I think you *massively* underestimate the effort required to to lower
lock levels. There's some very ugly corners you have to think about to
do so. Just look at how long it took to implement the lock level
reductions for ALTER TABLE - and those were the simpler cases.

Or maybe I overestimate how hard it would be to make vacuum restartable.  You would have to save a massive amount of state (upto maintenance_work_mem tid list, the block you left off on both the table and all of the indexes in that table), and you would somehow have to validate that saved state against any changes that might have occurred to the table or the indexes while it was saved and you were not holding the lock, which seems like it would almost as full of corner cases as weakening the lock in the first place.  Aren't they logically the same thing?  If we could drop the lock and take it up again later, maybe the answer is not to save the state, but just to pause the vacuum until the lock becomes free again, in effect saving the state in situ.  That would allow autovac worker to be held hostage to anyone taking a lock, though.

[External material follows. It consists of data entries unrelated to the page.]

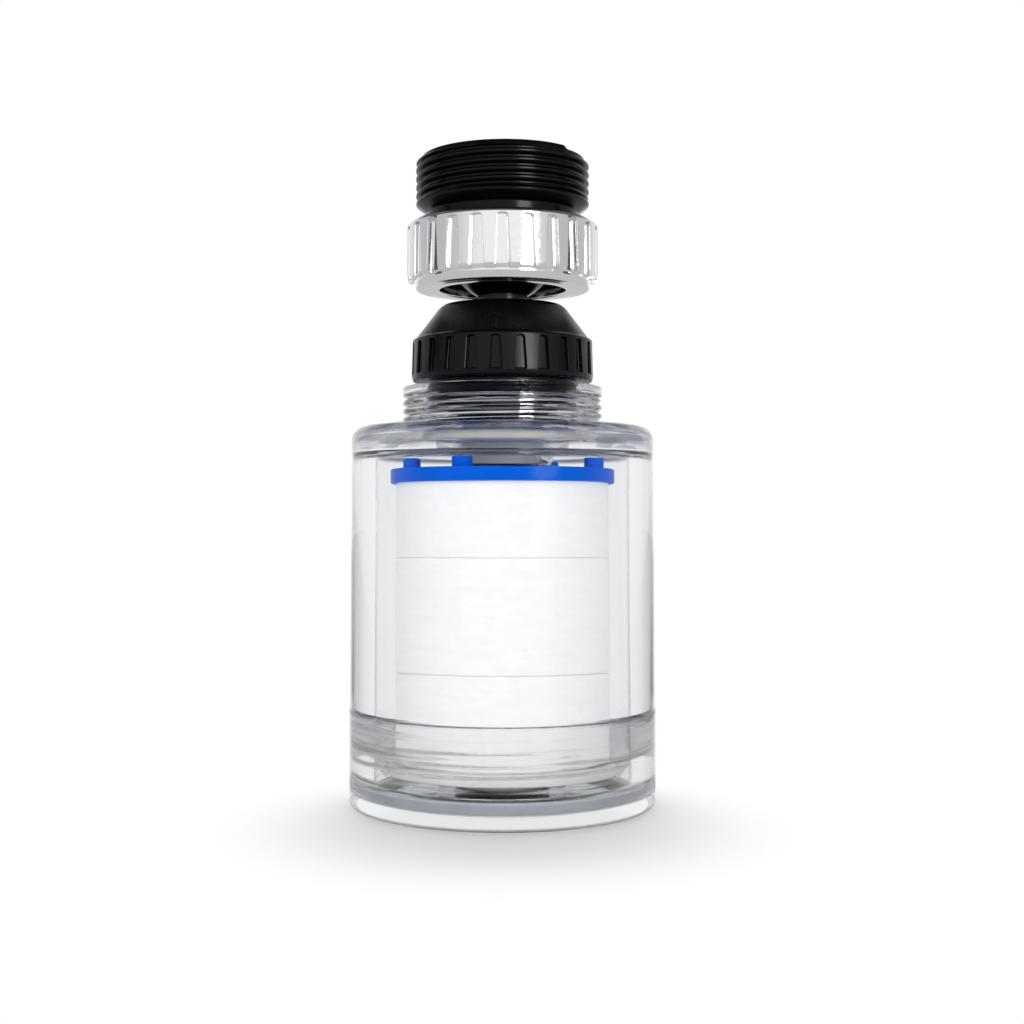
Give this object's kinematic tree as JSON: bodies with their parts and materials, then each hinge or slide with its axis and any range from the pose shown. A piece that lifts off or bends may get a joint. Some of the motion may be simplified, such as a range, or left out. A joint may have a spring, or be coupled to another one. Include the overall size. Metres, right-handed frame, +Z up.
{
  "type": "faucet mount water filter",
  "caption": "Upright clear faucet mount water filter with a white cotton cartridge, blue end cap and black and chrome ball swivel inlet.",
  "frame": {"origin": "centre of the underside of the base cap, on the filter's axis", "axes": "+Z up along the filter's axis, from the outlet in the base cap to the inlet thread; -Y faces the picture's camera"},
  "size_m": [0.0426, 0.0426, 0.0897],
  "materials": {
    "clear_plastic": "water-clear moulded plastic, polished",
    "black_plastic": "glossy moulded black plastic",
    "chrome": "bright plated plastic",
    "blue_plastic": "blue moulded plastic, semi-gloss",
    "white_plastic": "natural white moulded plastic",
    "cotton": "wound white fibre felt",
    "grey_silicone": "grey translucent silicone",
    "black_rubber": "black seal rubber",
    "steel_mesh": "perforated stainless steel"
  },
  "bodies": {
    "base": {"base_cap": "clear_plastic", "base_seal": "grey_silicone", "cartridge_bottom_cap": "white_plastic", "outlet_seal": "black_rubber", "core_tube": "white_plastic", "cotton_band_lower": "cotton", "cotton_band_middle": "cotton", "cotton_band_upper": "cotton", "cartridge_top_cap": "blue_plastic"},
    "housing_carrier": {"neck_washer": "grey_silicone"},
    "body": {"housing": "clear_plastic"},
    "collar_carrier": {"stem_seal": "black_rubber"},
    "collar": {"coupling_collar": "black_plastic"},
    "stem": {"ball_stem": "black_plastic"},
    "head": {"ball_seal": "black_rubber", "inlet_adapter": "black_plastic", "inlet_screen": "steel_mesh", "inlet_washer": "black_rubber"},
    "nut_carrier": {"ball_seat": "black_plastic"},
    "nut": {"swivel_nut": "chrome"}
  },
  "joints": [
    {"name": "housing_travel", "type": "slide", "parent": "base", "child": "housing_carrier", "axis": [0, 0, 1], "range_m": [0, 0.0105]},
    {"name": "housing_turn", "type": "hinge", "parent": "housing_carrier", "child": "body", "pos_m": [0, 0, 0.0135], "axis": [0, 0, 1], "range_deg": [0, 2520]},
    {"name": "collar_travel", "type": "slide", "parent": "body", "child": "collar_carrier", "axis": [0, 0, 1], "range_m": [0, 0.007]},
    {"name": "collar_turn", "type": "hinge", "parent": "collar_carrier", "child": "collar", "pos_m": [0, 0, 0.0584], "axis": [0, 0, 1], "range_deg": [0, 2520]},
    {"name": "swivel_spin", "type": "hinge", "parent": "collar", "child": "stem", "pos_m": [0, 0, 0.0775], "axis": [0, 0, 1], "continuous": true},
    {"name": "swivel_tilt", "type": "hinge", "parent": "stem", "child": "head", "pos_m": [0, 0, 0.0775], "axis": [1, 0, 0], "range_deg": [-10, 10]},
    {"name": "nut_travel", "type": "slide", "parent": "head", "child": "nut_carrier", "axis": [0, 0, -1], "range_m": [0, 0.0005]},
    {"name": "nut_turn", "type": "hinge", "parent": "nut_carrier", "child": "nut", "pos_m": [0, 0, 0.0775], "axis": [0, 0, -1], "range_deg": [0, 180]}
  ],
  "couplings": [
    {"joint": "housing_travel", "follows": "housing_turn", "m_per_rad": 0.00023873},
    {"joint": "collar_travel", "follows": "collar_turn", "m_per_rad": 0.00015915},
    {"joint": "nut_travel", "follows": "nut_turn", "m_per_rad": 0.00015915}
  ]
}
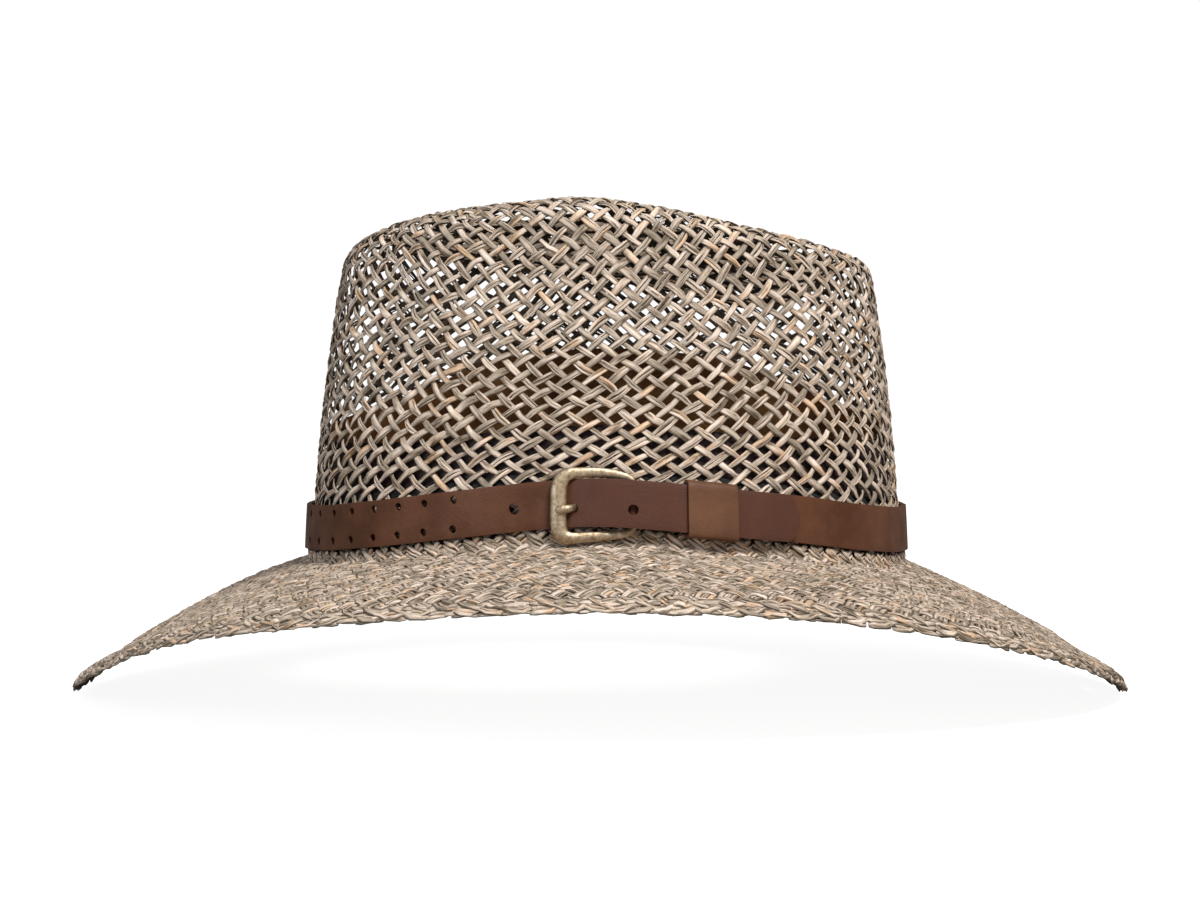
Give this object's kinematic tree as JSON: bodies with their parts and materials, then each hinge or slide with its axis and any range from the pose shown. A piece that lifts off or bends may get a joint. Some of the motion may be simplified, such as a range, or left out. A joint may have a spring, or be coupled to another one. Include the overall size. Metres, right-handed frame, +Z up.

The only easy way to do it that I see is to have it only stop at the end of a index-cleaning cycle, which probably takes too long to block for.  Or record a restart point at the end of each index-cleaning cycle, and then when it yields the lock it abandons all work since the last cycle end, rather than since the beginning.  That would be better than what we have, but seems like a far cry from actual restarting from any point.
 

> What operations are people doing on a regular basis that take locks
> which cancel vacuum?  create index?

Locking tables against modifications in this case.

So in "share mode", then?  I don't think there is any reason that there can't be a lock mode that conflicts with "ROW EXCLUSIVE" but not "SHARE UPDATE EXCLUSIVE".  Basically something that conflicts with logical changes, but not with physical changes.